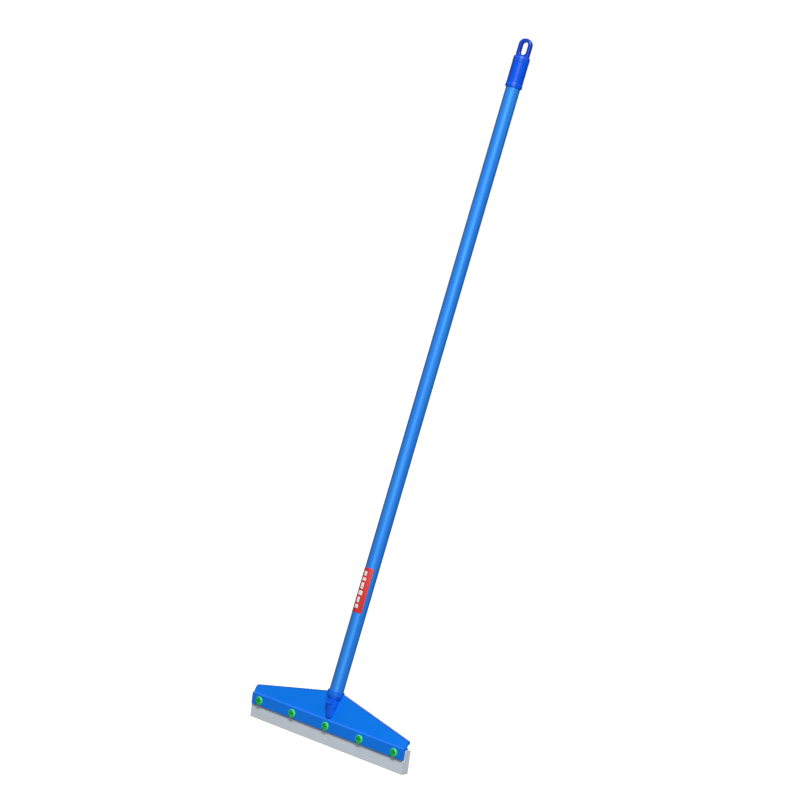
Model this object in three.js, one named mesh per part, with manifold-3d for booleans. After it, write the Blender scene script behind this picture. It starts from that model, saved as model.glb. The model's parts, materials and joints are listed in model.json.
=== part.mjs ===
// A long-handled floor wiper. A wide moulded head clamps two soft wiping blades between its
// front flange and a strip at the back, and a coated tube pushes on a spigot of the head.
// Millimetres, +Z up, +X along the head. The origin is the middle of the front blade's edge,
// -Y is the front, and the handle leans back towards +Y.

import * as THREE from "three";
import { mergeVertices } from "three/addons/utils/BufferGeometryUtils.js";
import Module from "manifold-3d";

const wasm = await Module();
wasm.setup();

// ---- Driving dimensions ----------------------------------------------------------------

const GAP = 0.3; // clearance between pieces that touch or slide
const ROUND_SIDES = 48; // sides of a full round

const HEAD_LENGTH = 335;
const FLANGE_HEIGHT = 18.8;
const FLANGE_DEPTH = 5.6;
const FLANGE_ROUND = 1.8;
const SHELF_DEPTH = 3.2; // from the flange's face back to the foot of the hood
const LEDGE_HEIGHT = 2.4; // the roof over the blades
const LEDGE_DEPTH = 11.5; // from the flange's face back to the ledge's edge

const HOOD_WALL = 3;
const HOOD_OVERHANG = 1; // how far each end of the hood stands past the flange
const HOOD_END_RISE = 11; // height of the hood over the flange at its ends
const HOOD_END_SETBACK = 8.6; // from the flange's face to the hood's top edge at the ends
const HOOD_MID_RISE = 41.5;
const HOOD_MID_SETBACK = 16.3;
const HOOD_MID_HALF_WIDTH = 13.5; // half of the level stretch under the collar
const HOOD_CORNER = 2.6;
const RIM_DEPTH = 5.5; // the hood's top edge turned back
const RIM_WALL = 2.2;
const RIB_THICKNESS = 2;
const RIBS_PER_SIDE = 3;
const CHEEK_THICKNESS = 2.4; // the webs that close the hood's two ends

const BLADE_REACH = 22.5; // from the flange down to the wiping edge
const BLADE_OVERHANG = 1.6; // how far each end of the blades stands past the flange
const BLADE_ROOT_HEIGHT = 15.6; // the clamped part over the flange's lower edge
const FRONT_ROOT_THICKNESS = 4.6;
const FRONT_LIP_THICKNESS = 7.7;
const FRONT_FLARE_HEIGHT = 3.2;
const REAR_THICKNESS = 5.4;
const LIP_CHAMFER = 0.7;
const BLADE_SEAM = 0.6; // room between the front and the rear blade

const STRIP_THICKNESS = 3;
const STRIP_HEIGHT = 14;
const STRIP_INSET = 5; // how far each end of the strip stops short of the flange's

const SCREW_COUNT = 5;
const SCREW_PITCH = 75;
const SCREW_HEIGHT = 8; // over the flange's lower edge
const SCREW_HEAD_RADIUS = 7.1;
const SCREW_HEAD_HEIGHT = 3.2;
const SCREW_RECESS_LENGTH = 9;
const SCREW_RECESS_WIDTH = 2.4;
const SCREW_RECESS_DEPTH = 1.9;
const SHANK_RADIUS = 2.5;
const SHANK_PAST_NUT = 1.5;
const NUT_ACROSS = 9;
const NUT_THICKNESS = 4;

const HANDLE_LEAN = THREE.MathUtils.degToRad(12.6);
const HANDLE_BASE_SETBACK = 14.2; // from the flange's face to the handle's axis at the collar's top
const HANDLE_BASE_RISE = 63.9; // from the flange's lower edge to the collar's top
const HANDLE_LENGTH = 1058; // from the collar's top to the top of the hanging eye
const SLEEVE_RADIUS = 11.5;
const SLEEVE_WALL = 0.6;
const TUBE_WALL = 0.8;
const COLLAR_HEIGHT = 9;
const COLLAR_WALL = 1.7;
const SPIGOT_LENGTH = 38; // over the collar's top
const SPIGOT_TIP_TAPER = 1.2;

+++

From the top of the listing above, restate each line word for word up to and including the line with "back towards +Y."; add nothing else.

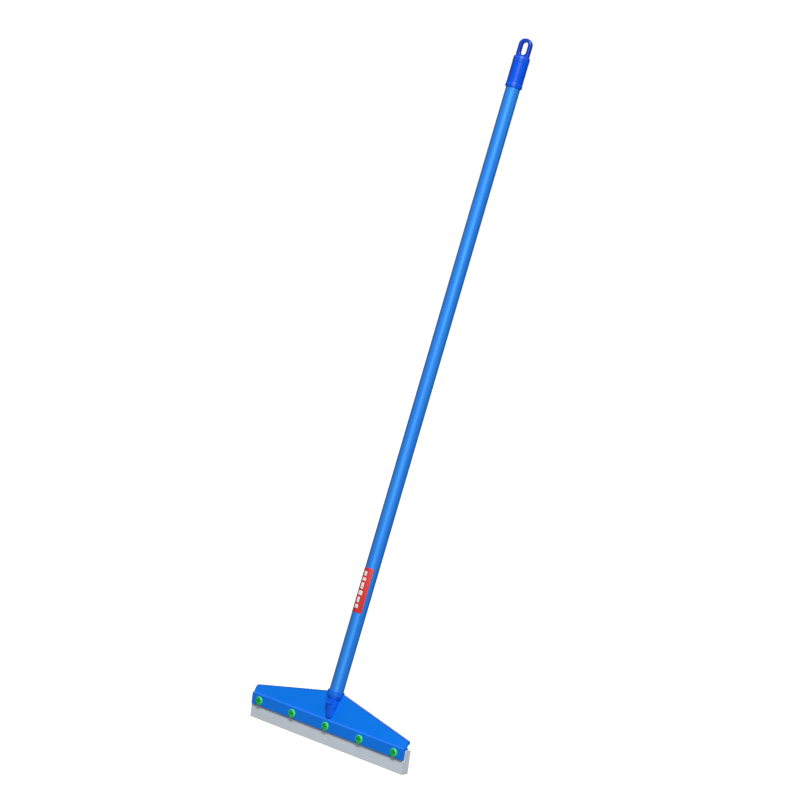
Model this object in three.js, one named mesh per part, with manifold-3d for booleans. After it, write the Blender scene script behind this picture. It starts from that model, saved as model.glb. The model's parts, materials and joints are listed in model.json.
=== part.mjs ===
// A long-handled floor wiper. A wide moulded head clamps two soft wiping blades between its
// front flange and a strip at the back, and a coated tube pushes on a spigot of the head.
// Millimetres, +Z up, +X along the head. The origin is the middle of the front blade's edge,
// -Y is the front, and the handle leans back towards +Y.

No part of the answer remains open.